If a combatant violates the law of war, however, he becomes an unlawful combatant. Unlawful combatants “are subject to trial and punishment by military tribunals for acts which render their belligerency unlawful.” Quirin, 317 U.S. at 31, 63 S.Ct. 2; see also Johnson v. Eisentrager, 339 U.S. 763, 786, 70 S.Ct. 936, 94 L.Ed. 1255 (1950) (noting that the “jurisdiction of military authorities, during or following hostilities, to punish those guilty of offenses against the laws of war is long-established”). Unlawful combatants are to be tried by military commissions. See Military Commissions Act of 2006, Pub.L. No. 109-366, § 948c, 120 Stat. 2600, 2602 (establishing military commissions for alien unlawful enemy combatants); Hamdan, 126 S.Ct. at 2775-78. After trial by military authorities, unlawful combatants may be punished in any number of ways, including imprisonment or death. Winthrop, supra, at 842^43.

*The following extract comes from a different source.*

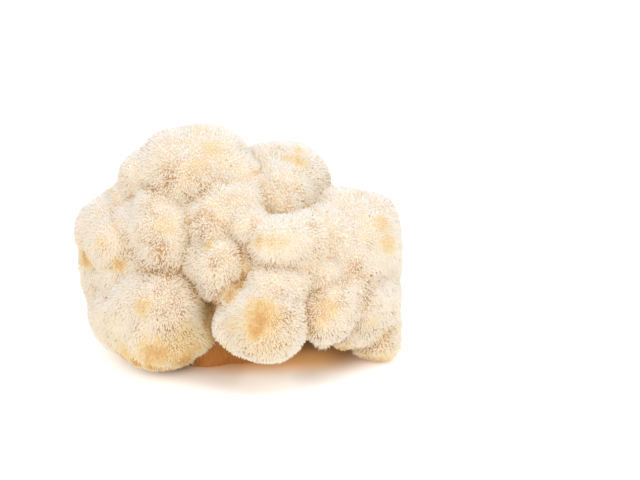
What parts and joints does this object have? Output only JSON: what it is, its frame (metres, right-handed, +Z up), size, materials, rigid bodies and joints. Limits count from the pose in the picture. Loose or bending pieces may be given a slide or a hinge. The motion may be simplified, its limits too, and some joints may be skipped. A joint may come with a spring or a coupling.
{
  "type": "lion's mane mushroom",
  "caption": "Picked lion's mane mushroom: a clump of rounded lobes covered in short soft spines, cut off flat at the base.",
  "frame": {"origin": "middle of the flat cut that the clump rests on", "axes": "+X along the clump's length, -Y to its front, +Z up out of the surface it rests on"},
  "size_m": [0.1605, 0.1198, 0.1151],
  "materials": {
    "flesh": "matt"
  },
  "bodies": {
    "root": {"fruiting_body": "flesh"}
  },
  "joints": []
}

Non-combatants also have unique rights and obligations under the law of war. First and foremost, civilians should not “be the objects or the targets of military activity,” Walzer, supra, at 151, and “[e]xcept where unavoidable,” they “are not to be involved in injury to life, person, or property,” Winthrop, supra, at 778; Protocol I, art. 51. Those who violate this “rule of immunity of non-combatants ... become liable to the severest penalties as violators of the laws of war.” Winthrop, supra, at 779.
In light of this immunity from the brunt of armed conflict, civilians have a related obligation to not “take a direct part in hostilities.” Protocol I, art. 51(3). If a non-combatant does take a direct part in the conflict, he forfeits his status as a civilian and may be treated as an unlawful *319combatant.7 See Bradley & Goldsmith, supra, at 2115.
3.
The above is no more than a concise presentation of the classical model of the laws of war. No one is so naive as to believe that the classical model governs the behavior of all warring parties. The classical model often cracks under the strain of actual warfare, as the devastation to civilians in World War II, among other things, bears full testament. And, as was plain from 9/11, al Qaeda and other terrorists hold the laws of war in open contempt. Thus, the classical model is not introduced to suggest guidelines to which warring parties in fact adhere or standards that would subject the conduct of war in this country to pervasive litigation.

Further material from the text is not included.